Professor Tom Stallings is one of nine faculty who received the 2023 George R. Brown Award for Superior Teaching, which honors top Rice instructors by votes from alumni who graduated within the past two, three, and five years.
On this occasion, Rice News asked the recipients what key differences they’ve noticed in terms of what it takes to be a successful teacher in 2023 compared to when they first began teaching college students. Below is Professor Tom Stallings response.
Tom Stallings
Honestly there are not too many things I am doing differently in front of the classroom other than I am less serious in the classroom than when I first started. I still call on people, do demonstrations, use lots of examples from the sport industry, start with asking the class questions instead of just lecturing, and change things up when I see students looking at the clock or starting to zone out.
My first year at Rice, I had come directly from the industry and was pretty intense. I lectured my first class, gave a mini-exam the second class and kept the seven students with the lowest scores after the third class and told them that their performance was unacceptable and they might want to either pick it up or drop the class. Word got around quick and the exam averages went up, but I may have been a little harsh. They did learn the material, but I was not going to get much consideration for a Brown Award.
I also found that sometimes I would make a wisecrack or joke about something we were discussing or something I was teaching and some of the one-liners got some good laughs. I remembered some of those for the next semester got the same laughs and over the years got a pretty decent routine going as my recycled but growing and tried-and-tested funny material continued to get laughs. I still expect high standards, the students learn, but I think I made class a bit more fun and kept the students engaged in a different way, so I think I am more likely to be described as irreverent and engaging than intense. Whatever the methods used, I like to think the students always felt I really wanted them to learn and that I cared about their life post-Rice and that I wanted to help get them where they were meant to be however I could.

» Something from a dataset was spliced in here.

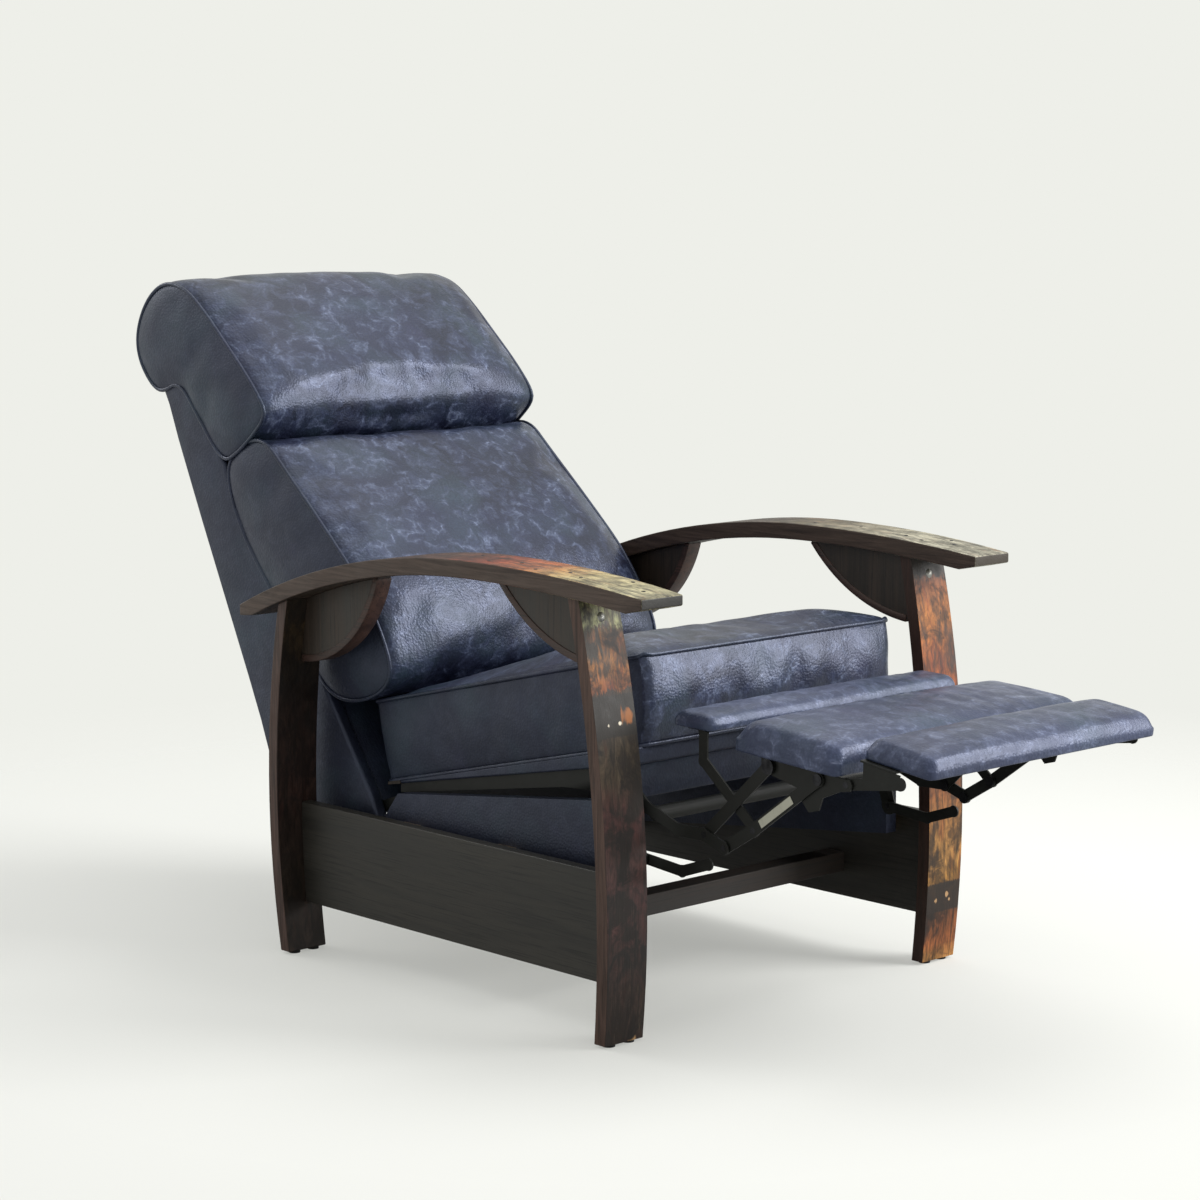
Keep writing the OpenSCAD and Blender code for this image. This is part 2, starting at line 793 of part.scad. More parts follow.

If I had to pick out the biggest difference between teaching today and when I first started it might be that the age gap has increased between me and my captive audience in class as my students are getting born later and later into the late 20th and early 21st century. My own experiences in the sport industry occurred in many cases before the students were born, so any story I share might as well have been during Vietnam or the Civil War. The students don't know the names of athletes, seasons, iconic moments, or if they do know of it, it was a long, long time ago, like when their parents were young. I have to update stories that involve current athletes or teams to keep them engaged so I don't come across too much like the old fossil lecturing from the front of the room.
The one constant is the students are smart, love to learn, and the effort you put into working for the students is well worth the time. I think all of us feel lucky to be teaching here.